Records with modeling code
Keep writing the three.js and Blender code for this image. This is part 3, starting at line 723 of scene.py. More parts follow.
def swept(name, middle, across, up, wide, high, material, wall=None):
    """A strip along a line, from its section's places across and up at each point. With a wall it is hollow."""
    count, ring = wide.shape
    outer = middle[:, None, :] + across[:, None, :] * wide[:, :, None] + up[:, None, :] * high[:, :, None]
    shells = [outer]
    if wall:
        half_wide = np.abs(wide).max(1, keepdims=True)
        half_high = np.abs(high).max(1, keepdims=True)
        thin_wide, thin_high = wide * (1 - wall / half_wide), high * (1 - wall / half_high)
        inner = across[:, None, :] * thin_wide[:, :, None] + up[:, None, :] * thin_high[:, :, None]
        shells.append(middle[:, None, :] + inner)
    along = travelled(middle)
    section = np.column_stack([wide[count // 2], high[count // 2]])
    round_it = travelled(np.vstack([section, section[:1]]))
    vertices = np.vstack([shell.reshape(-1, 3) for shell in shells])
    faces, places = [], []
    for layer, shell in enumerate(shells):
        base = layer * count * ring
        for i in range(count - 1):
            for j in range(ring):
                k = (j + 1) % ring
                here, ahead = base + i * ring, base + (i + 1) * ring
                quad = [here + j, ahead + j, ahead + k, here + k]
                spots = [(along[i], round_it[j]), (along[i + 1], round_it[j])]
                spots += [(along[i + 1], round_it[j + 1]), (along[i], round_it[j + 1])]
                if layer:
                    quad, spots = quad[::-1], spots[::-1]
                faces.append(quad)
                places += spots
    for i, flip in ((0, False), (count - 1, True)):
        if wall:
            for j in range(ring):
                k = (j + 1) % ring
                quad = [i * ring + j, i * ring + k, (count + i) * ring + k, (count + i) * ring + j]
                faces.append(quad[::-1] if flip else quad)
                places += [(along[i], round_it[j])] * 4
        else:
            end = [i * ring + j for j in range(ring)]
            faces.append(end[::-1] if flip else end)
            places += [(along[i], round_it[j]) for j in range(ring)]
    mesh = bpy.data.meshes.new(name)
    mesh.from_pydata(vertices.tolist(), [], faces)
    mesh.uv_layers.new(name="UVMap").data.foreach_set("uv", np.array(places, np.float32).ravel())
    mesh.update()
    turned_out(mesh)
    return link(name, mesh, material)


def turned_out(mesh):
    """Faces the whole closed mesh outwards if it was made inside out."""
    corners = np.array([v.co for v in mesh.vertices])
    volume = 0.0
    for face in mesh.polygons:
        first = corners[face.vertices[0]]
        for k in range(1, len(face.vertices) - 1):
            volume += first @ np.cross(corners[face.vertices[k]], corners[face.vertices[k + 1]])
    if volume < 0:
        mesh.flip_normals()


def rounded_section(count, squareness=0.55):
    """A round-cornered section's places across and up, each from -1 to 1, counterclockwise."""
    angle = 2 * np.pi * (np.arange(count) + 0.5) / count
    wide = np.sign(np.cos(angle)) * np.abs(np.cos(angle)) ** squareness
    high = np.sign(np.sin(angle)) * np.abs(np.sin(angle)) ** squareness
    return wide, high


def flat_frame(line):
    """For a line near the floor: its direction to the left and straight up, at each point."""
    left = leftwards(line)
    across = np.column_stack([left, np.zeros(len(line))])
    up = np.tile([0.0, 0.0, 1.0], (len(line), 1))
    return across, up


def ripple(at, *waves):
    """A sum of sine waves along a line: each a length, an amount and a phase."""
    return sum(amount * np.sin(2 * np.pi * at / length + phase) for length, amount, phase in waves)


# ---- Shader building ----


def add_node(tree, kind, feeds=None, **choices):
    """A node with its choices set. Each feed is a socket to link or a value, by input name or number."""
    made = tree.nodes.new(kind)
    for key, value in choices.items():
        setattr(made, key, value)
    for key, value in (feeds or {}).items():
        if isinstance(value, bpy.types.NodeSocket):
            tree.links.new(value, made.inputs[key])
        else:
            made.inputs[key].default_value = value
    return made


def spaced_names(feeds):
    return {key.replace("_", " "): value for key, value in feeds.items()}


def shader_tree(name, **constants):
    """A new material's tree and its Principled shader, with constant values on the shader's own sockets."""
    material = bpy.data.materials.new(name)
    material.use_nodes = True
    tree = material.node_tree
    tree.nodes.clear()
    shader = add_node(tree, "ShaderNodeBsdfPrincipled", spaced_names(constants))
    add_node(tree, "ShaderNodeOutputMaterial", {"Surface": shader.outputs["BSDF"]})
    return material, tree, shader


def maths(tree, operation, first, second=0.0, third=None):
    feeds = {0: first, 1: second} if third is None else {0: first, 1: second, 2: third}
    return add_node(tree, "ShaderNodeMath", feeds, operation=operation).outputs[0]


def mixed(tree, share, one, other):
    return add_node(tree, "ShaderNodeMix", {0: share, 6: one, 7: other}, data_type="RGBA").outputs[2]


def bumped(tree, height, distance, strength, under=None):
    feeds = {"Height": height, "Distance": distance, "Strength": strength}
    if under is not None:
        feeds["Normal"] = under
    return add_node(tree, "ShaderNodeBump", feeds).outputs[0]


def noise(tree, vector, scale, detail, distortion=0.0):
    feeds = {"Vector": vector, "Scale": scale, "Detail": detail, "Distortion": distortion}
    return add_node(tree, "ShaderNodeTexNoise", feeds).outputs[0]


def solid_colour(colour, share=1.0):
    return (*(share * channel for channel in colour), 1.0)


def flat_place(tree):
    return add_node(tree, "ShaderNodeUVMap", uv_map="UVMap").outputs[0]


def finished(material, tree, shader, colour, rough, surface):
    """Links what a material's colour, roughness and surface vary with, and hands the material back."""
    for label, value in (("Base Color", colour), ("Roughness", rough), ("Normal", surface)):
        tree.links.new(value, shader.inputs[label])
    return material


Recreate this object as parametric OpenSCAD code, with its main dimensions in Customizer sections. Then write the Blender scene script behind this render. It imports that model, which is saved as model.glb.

* **EXERCISE DESCRIPTION**
Each record above must be given again exactly.

* **ANSWER FOR THIS EXERCISE**
Keep writing the three.js and Blender code for this image. This is part 3, starting at line 723 of scene.py. More parts follow.
def swept(name, middle, across, up, wide, high, material, wall=None):
    """A strip along a line, from its section's places across and up at each point. With a wall it is hollow."""
    count, ring = wide.shape
    outer = middle[:, None, :] + across[:, None, :] * wide[:, :, None] + up[:, None, :] * high[:, :, None]
    shells = [outer]
    if wall:
        half_wide = np.abs(wide).max(1, keepdims=True)
        half_high = np.abs(high).max(1, keepdims=True)
        thin_wide, thin_high = wide * (1 - wall / half_wide), high * (1 - wall / half_high)
        inner = across[:, None, :] * thin_wide[:, :, None] + up[:, None, :] * thin_high[:, :, None]
        shells.append(middle[:, None, :] + inner)
    along = travelled(middle)
    section = np.column_stack([wide[count // 2], high[count // 2]])
    round_it = travelled(np.vstack([section, section[:1]]))
    vertices = np.vstack([shell.reshape(-1, 3) for shell in shells])
    faces, places = [], []
    for layer, shell in enumerate(shells):
        base = layer * count * ring
        for i in range(count - 1):
            for j in range(ring):
                k = (j + 1) % ring
                here, ahead = base + i * ring, base + (i + 1) * ring
                quad = [here + j, ahead + j, ahead + k, here + k]
                spots = [(along[i], round_it[j]), (along[i + 1], round_it[j])]
                spots += [(along[i + 1], round_it[j + 1]), (along[i], round_it[j + 1])]
                if layer:
                    quad, spots = quad[::-1], spots[::-1]
                faces.append(quad)
                places += spots
    for i, flip in ((0, False), (count - 1, True)):
        if wall:
            for j in range(ring):
                k = (j + 1) % ring
                quad = [i * ring + j, i * ring + k, (count + i) * ring + k, (count + i) * ring + j]
                faces.append(quad[::-1] if flip else quad)
                places += [(along[i], round_it[j])] * 4
        else:
            end = [i * ring + j for j in range(ring)]
            faces.append(end[::-1] if flip else end)
            places += [(along[i], round_it[j]) for j in range(ring)]
    mesh = bpy.data.meshes.new(name)
    mesh.from_pydata(vertices.tolist(), [], faces)
    mesh.uv_layers.new(name="UVMap").data.foreach_set("uv", np.array(places, np.float32).ravel())
    mesh.update()
    turned_out(mesh)
    return link(name, mesh, material)


def turned_out(mesh):
    """Faces the whole closed mesh outwards if it was made inside out."""
    corners = np.array([v.co for v in mesh.vertices])
    volume = 0.0
    for face in mesh.polygons:
        first = corners[face.vertices[0]]
        for k in range(1, len(face.vertices) - 1):
            volume += first @ np.cross(corners[face.vertices[k]], corners[face.vertices[k + 1]])
    if volume < 0:
        mesh.flip_normals()


def rounded_section(count, squareness=0.55):
    """A round-cornered section's places across and up, each from -1 to 1, counterclockwise."""
    angle = 2 * np.pi * (np.arange(count) + 0.5) / count
    wide = np.sign(np.cos(angle)) * np.abs(np.cos(angle)) ** squareness
    high = np.sign(np.sin(angle)) * np.abs(np.sin(angle)) ** squareness
    return wide, high


def flat_frame(line):
    """For a line near the floor: its direction to the left and straight up, at each point."""
    left = leftwards(line)
    across = np.column_stack([left, np.zeros(len(line))])
    up = np.tile([0.0, 0.0, 1.0], (len(line), 1))
    return across, up


def ripple(at, *waves):
    """A sum of sine waves along a line: each a length, an amount and a phase."""
    return sum(amount * np.sin(2 * np.pi * at / length + phase) for length, amount, phase in waves)


# ---- Shader building ----


def add_node(tree, kind, feeds=None, **choices):
    """A node with its choices set. Each feed is a socket to link or a value, by input name or number."""
    made = tree.nodes.new(kind)
    for key, value in choices.items():
        setattr(made, key, value)
    for key, value in (feeds or {}).items():
        if isinstance(value, bpy.types.NodeSocket):
            tree.links.new(value, made.inputs[key])
        else:
            made.inputs[key].default_value = value
    return made


def spaced_names(feeds):
    return {key.replace("_", " "): value for key, value in feeds.items()}


def shader_tree(name, **constants):
    """A new material's tree and its Principled shader, with constant values on the shader's own sockets."""
    material = bpy.data.materials.new(name)
    material.use_nodes = True
    tree = material.node_tree
    tree.nodes.clear()
    shader = add_node(tree, "ShaderNodeBsdfPrincipled", spaced_names(constants))
    add_node(tree, "ShaderNodeOutputMaterial", {"Surface": shader.outputs["BSDF"]})
    return material, tree, shader


def maths(tree, operation, first, second=0.0, third=None):
    feeds = {0: first, 1: second} if third is None else {0: first, 1: second, 2: third}
    return add_node(tree, "ShaderNodeMath", feeds, operation=operation).outputs[0]


def mixed(tree, share, one, other):
    return add_node(tree, "ShaderNodeMix", {0: share, 6: one, 7: other}, data_type="RGBA").outputs[2]


def bumped(tree, height, distance, strength, under=None):
    feeds = {"Height": height, "Distance": distance, "Strength": strength}
    if under is not None:
        feeds["Normal"] = under
    return add_node(tree, "ShaderNodeBump", feeds).outputs[0]


def noise(tree, vector, scale, detail, distortion=0.0):
    feeds = {"Vector": vector, "Scale": scale, "Detail": detail, "Distortion": distortion}
    return add_node(tree, "ShaderNodeTexNoise", feeds).outputs[0]


def solid_colour(colour, share=1.0):
    return (*(share * channel for channel in colour), 1.0)


def flat_place(tree):
    return add_node(tree, "ShaderNodeUVMap", uv_map="UVMap").outputs[0]


def finished(material, tree, shader, colour, rough, surface):
    """Links what a material's colour, roughness and surface vary with, and hands the material back."""
    for label, value in (("Base Color", colour), ("Roughness", rough), ("Normal", surface)):
        tree.links.new(value, shader.inputs[label])
    return material


Recreate this object as parametric OpenSCAD code, with its main dimensions in Customizer sections. Then write the Blender scene script behind this render. It imports that model, which is saved as model.glb.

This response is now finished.